Concerned that traditional meetings were not effective, on January 25, 1941, A. Philip Randolph officially proposed a March on Washington to "highlight the issue." In the following months, chapters of the MOWM began to organize for a mass march scheduled for July first of that year. During the spring, organizers estimated they could attract 100,000 marchers for the event.

A week before the march was to take place, Mayor Fiorello La Guardia of New York City met with MOWM leadership to inform them of the president's intentions to issue an executive order establishing the first Fair Employment Practices Committee (FEPC) that would prohibit discrimination in federal vocational and training programs. Before the order was signed, the MOWM demanded also that it included a provision for desegregation of war industries. Roosevelt agreed and issued Executive Order 8802, which prohibited discrimination in federal vocational and training programs, and in employment in defense industries contracting with the government. Given this major victory, Randolph agreed to cancel the march. He continued the March on Washington Movement as a way to maintain an organization that could track and lobby for progress, and hold the FEPC to its mission.

The MOWM continued rallies throughout the summer on these issues, but the high water mark had passed. The movement's continued call for nonviolent civil disobedience alienated some black organizations, such as the NAACP, whose leaders withdrew some support. Although organized to bring about the 1941 march on Washington, the MOWM operated until 1947; its representatives collaborated with other groups to continue pressure on the federal government. In 1943 Roosevelt issued Executive Order 9346, which expanded coverage of the FEPC to federal agencies beyond those in defense.

Randolph continued to promote non-violent actions to advance goals for African Americans. Future civil rights leader Martin Luther King Jr. and other younger men were strongly influenced by his methods.

==Media effect==
While mainstream media had a role in reporting on the movement, African-American media outlets covered it most thoroughly. Early in the spring of 1941, black newspapers expressed skepticism of the movement's ambitious goals to attract tens of thousands of marchers. The Chicago Defender worried whether even "2,000 Negroes would march".

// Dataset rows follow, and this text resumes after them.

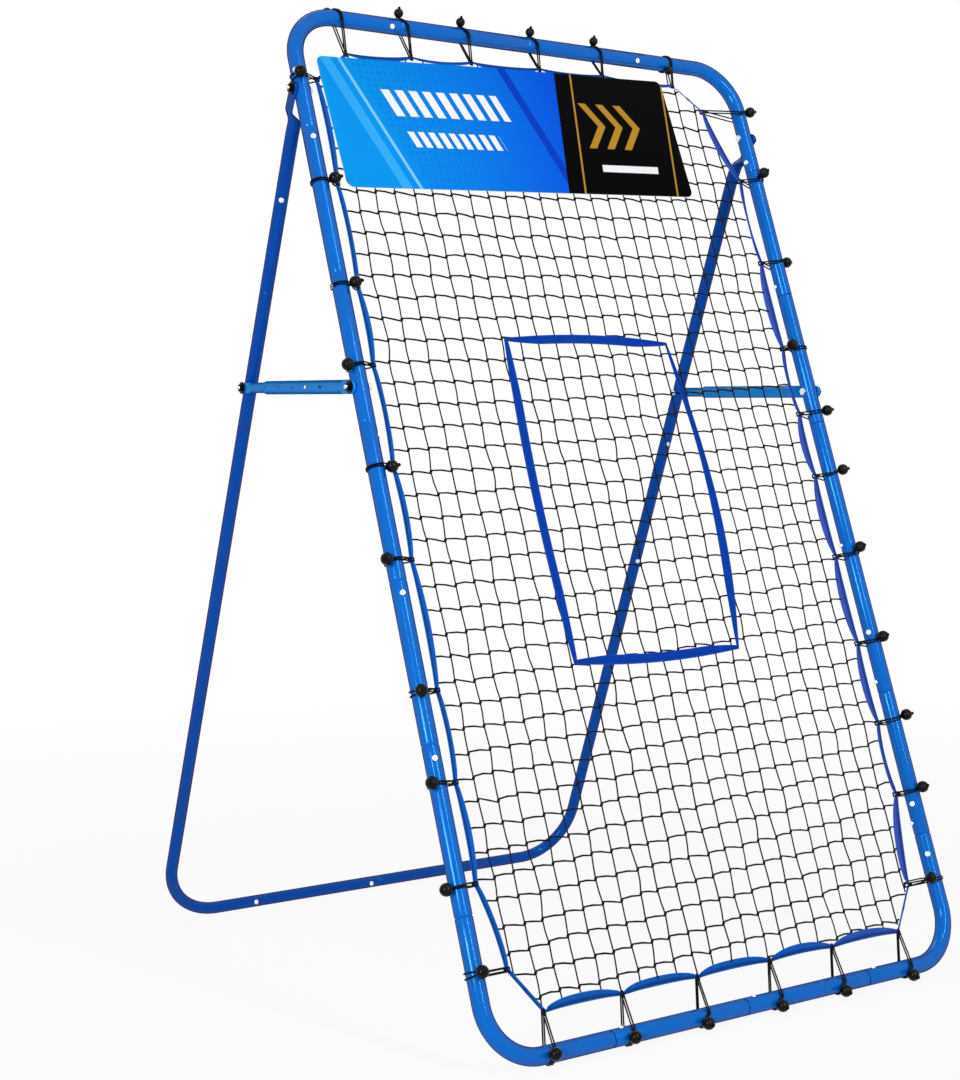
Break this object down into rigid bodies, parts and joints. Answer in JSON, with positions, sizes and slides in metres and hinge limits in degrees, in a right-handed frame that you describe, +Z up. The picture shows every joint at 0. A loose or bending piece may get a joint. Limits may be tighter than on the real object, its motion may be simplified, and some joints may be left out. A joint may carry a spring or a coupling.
{
  "type": "rebounder net",
  "caption": "Tall tubular frame with an elastic knotted net that throws balls back, leaning on a hinged rear frame held by two telescopic struts.",
  "frame": {"origin": "on the floor, under the middle of the standing net's bounding box", "axes": "+Z up, -Y towards the player, +X to the player's right"},
  "size_m": [1.2724, 1.459, 2.0511],
  "materials": {
    "rail_paint": "glossy azure powder coat",
    "leg_paint": "glossy azure powder coat, in shade",
    "bolt_steel": "black oxide",
    "button_steel": "polished",
    "tie_rubber": "black elastic cord with a glossy ball",
    "webbing": "woven webbing",
    "target_webbing": "woven webbing",
    "net_twine": "knotted twine",
    "sign_panel": "satin vinyl"
  },
  "bodies": {
    "front_frame": {"corner_bottom_left": "rail_paint", "corner_bottom_right": "rail_paint", "corner_top_left": "rail_paint", "corner_top_right": "rail_paint", "side_tube_left_1": "rail_paint", "side_tube_left_2": "rail_paint", "side_tube_left_3": "rail_paint", "side_tube_left_4": "rail_paint", "side_tube_left_5": "rail_paint", "side_tube_right_1": "rail_paint", "side_tube_right_2": "rail_paint", "side_tube_right_3": "rail_paint", "side_tube_right_4": "rail_paint", "side_tube_right_5": "rail_paint", "top_tube_1": "rail_paint", "top_tube_2": "rail_paint", "bottom_tube_1": "rail_paint", "bottom_tube_2": "rail_paint", "hinge_bolt_left": "bolt_steel", "hinge_bolt_right": "bolt_steel", "strut_front_bolt_left": "bolt_steel", "strut_front_bolt_right": "bolt_steel", "net": "net_twine", "hem_left": "webbing", "hem_top": "webbing", "hem_right": "webbing", "hem_bottom": "webbing", "bottom_tie_1": "tie_rubber", "bottom_tie_2": "tie_rubber", "bottom_tie_3": "tie_rubber", "bottom_tie_4": "tie_rubber", "bottom_tie_5": "tie_rubber", "bottom_tie_6": "tie_rubber", "target_webbing": "target_webbing", "sign_panel": "sign_panel"},
    "rear_frame": {"leg_top_left": "leg_paint", "leg_top_right": "leg_paint", "leg_tube_left_1": "leg_paint", "leg_tube_left_2": "leg_paint", "leg_tube_left_3": "leg_paint", "leg_tube_left_4": "leg_paint", "leg_tube_right_1": "leg_paint", "leg_tube_right_2": "leg_paint", "leg_tube_right_3": "leg_paint", "leg_tube_right_4": "leg_paint", "rear_corner_left": "leg_paint", "rear_corner_right": "leg_paint", "rear_bottom_tube_1": "leg_paint", "rear_bottom_tube_2": "leg_paint", "strut_rear_bolt_left": "bolt_steel", "strut_rear_bolt_right": "bolt_steel"},
    "strut_outer_left": {"strut_outer_left": "rail_paint"},
    "strut_outer_right": {"strut_outer_right": "rail_paint"},
    "strut_inner_left": {"strut_inner_left": "rail_paint"},
    "strut_inner_right": {"strut_inner_right": "rail_paint"},
    "strut_button_left": {"strut_snap_button_left": "button_steel"},
    "strut_button_right": {"strut_snap_button_right": "button_steel"}
  },
  "joints": [
    {"name": "rear_hinge", "type": "hinge", "parent": "front_frame", "child": "rear_frame", "pos_m": [0, -0.06307, 1.84251], "axis": [1, 0, 0], "range_deg": [-5.6, 17.4]},
    {"name": "strut_left_pivot", "type": "hinge", "parent": "front_frame", "child": "strut_outer_left", "pos_m": [-0.614, -0.27038, 1.23702], "axis": [1, 0, 0], "range_deg": [-2.9, 8.8]},
    {"name": "strut_left_slide", "type": "slide", "parent": "strut_outer_left", "child": "strut_inner_left", "axis": [0, 0.9992, 0.0406], "range_m": [-0.0572, 0.1772], "deforming": ["strut_snap_button_left"]},
    {"name": "strut_left_button", "type": "slide", "parent": "strut_inner_left", "child": "strut_button_left", "axis": [1, 0, 0], "range_m": [0, 0.0058], "stiffness_N_per_m": 2000},
    {"name": "strut_right_pivot", "type": "hinge", "parent": "front_frame", "child": "strut_outer_right", "pos_m": [0.614, -0.27038, 1.23702], "axis": [1, 0, 0], "range_deg": [-2.9, 8.8]},
    {"name": "strut_right_slide", "type": "slide", "parent": "strut_outer_right", "child": "strut_inner_right", "axis": [0, 0.9992, 0.0406], "range_m": [-0.0572, 0.1772], "deforming": ["strut_snap_button_right"]},
    {"name": "strut_right_button", "type": "slide", "parent": "strut_inner_right", "child": "strut_button_right", "axis": [-1, 0, 0], "range_m": [0, 0.0058], "stiffness_N_per_m": 2000}
  ],
  "couplings": [
    {"joint": "strut_left_pivot", "follows": "rear_hinge", "ratio": 0.5},
    {"joint": "strut_left_slide", "follows": "rear_hinge", "m_per_rad": 0.5825},
    {"joint": "strut_right_pivot", "follows": "rear_hinge", "ratio": 0.5},
    {"joint": "strut_right_slide", "follows": "rear_hinge", "m_per_rad": 0.5825}
  ]
}
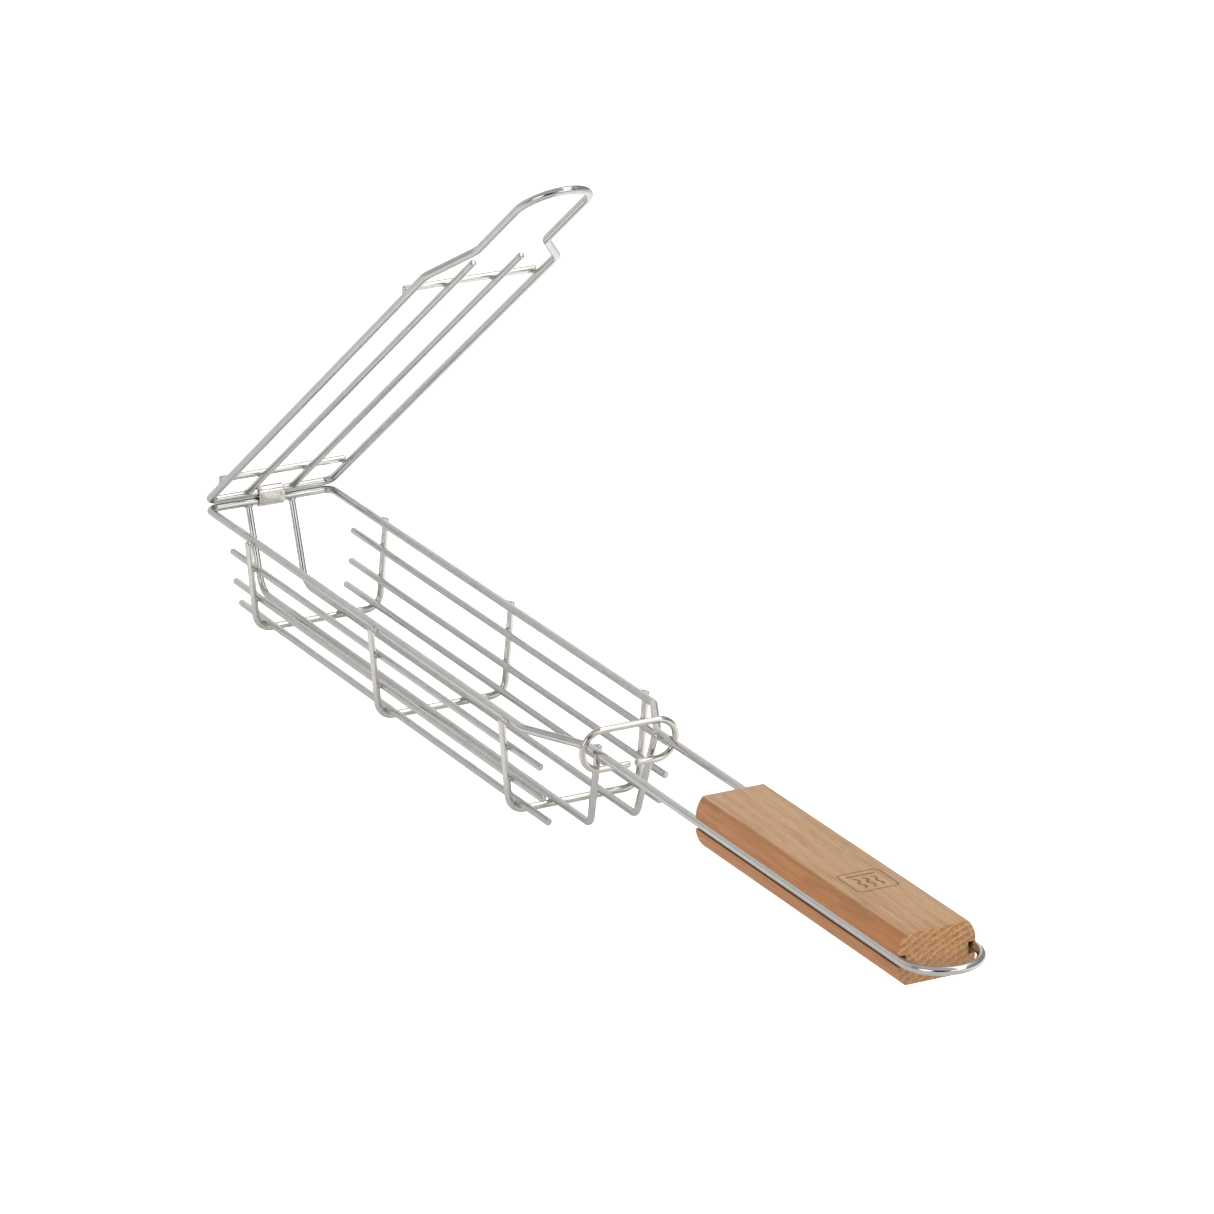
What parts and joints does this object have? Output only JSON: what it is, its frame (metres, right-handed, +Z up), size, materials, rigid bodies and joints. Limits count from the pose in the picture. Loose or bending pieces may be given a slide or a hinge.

Their tone changed, however, as the date of the march approached. By May, black newspapers reported on growing support for the march; The Amsterdam News of New York City ran the front-page headline: "100,000 in March to Capitol." The Chicago Defender reported "50,000 preparing for a March for jobs and justice".

==Communist appeal==
The MOWM had an uneasy relationship with communist organizations in the United States. Communists supported the idea of a proletariat uprising but "constantly drew a line between the 'job-march' and its 'war-mongering leadership.'" Randolph used various tactics to avoid having communists be part of the March on Washington Movement, as he knew it caused difficulties in gaining support for the larger goals of African Americans. He restricted membership to African Americans; although black Communists might participate, only a small percentage of the disciplined Communist party members were black.